Say to yourself, “Hmmm. This little kid appears to be very expressive, and this woman (or man) that I call ‘me’ appears embarrassed and now angry. How interesting.” And. prefer to respond, not react to your thoughts.
The beginning of self-approval
If you choose to act instead of reacting, you will come from a more empowered state. Come back to yourself and see what would be a loving thing to do or say to yourself.
It might be, “Well, I would like a hug right now.” So, give yourself a hug!
In my parenting group, we practice giving ourselves hugs and kisses so we can have one whenever we need one. See how it feels and give yourself a hug or a kiss right now.
Go on, no one is looking, and even if someone is, so what, and all the better if it is the children who see you doing it. This is the start of self-approval and acknowledgment.
You must learn to stay present with yourself, even under the scrutiny of onlookers, whether they be strangers or family.
If you continue to judge yourself by other peoples’ standards, you will be like a leaf blown around in the wind, and your self-esteem will be shaky. Plus, you will punish your child for embarrassing you; in other words, you will punish your child for your low self-esteem and lack of self-confidence.
If you remove this chain from your neck, your child won’t be able to pull it.
Think how surprised your child would be if, instead of giving your power-up in a rage, you laid down on the ground next to them and quietly waited out the emotional expression, all the while sending the child a silent, “I love you, I see your fear, frustration and need for control.”
An act of self-approval
I did this once years ago before I was even a professional counselor. I was at a grocery store, and a child was having a terrific tantrum at the front while the mother was trying to make it through the line at the cash register.
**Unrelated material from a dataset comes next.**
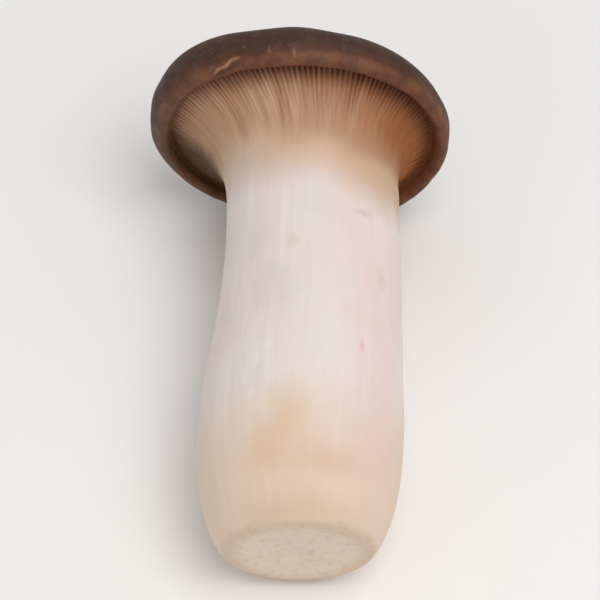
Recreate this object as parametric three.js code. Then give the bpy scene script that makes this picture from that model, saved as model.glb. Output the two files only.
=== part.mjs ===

All the other shoppers were looking on, and the mother appeared thoroughly embarrassed and frozen in place. I observed for a few moments and then decided to lie down next to the little boy, who looked to be about six years old.
I laid comfortably on my side with my head propped on my hand and watched him as intently as I like to watch a National Geographic show or my favorite soap opera. The little being was so engulfed in the throes of passion that he didn’t notice me for a full half-minute, and I was not but two feet from him.
The onlookers were becoming amused, and the mother began to breathe again. Suddenly, this small person became aware of me, and all at once, came to a full stop.
He locked his little eyes on mine, and I smiled at him. His tantrum was over, and the crowd dispersed in search of other mothers they might intimidate. Mom was grateful and thanked me heartily.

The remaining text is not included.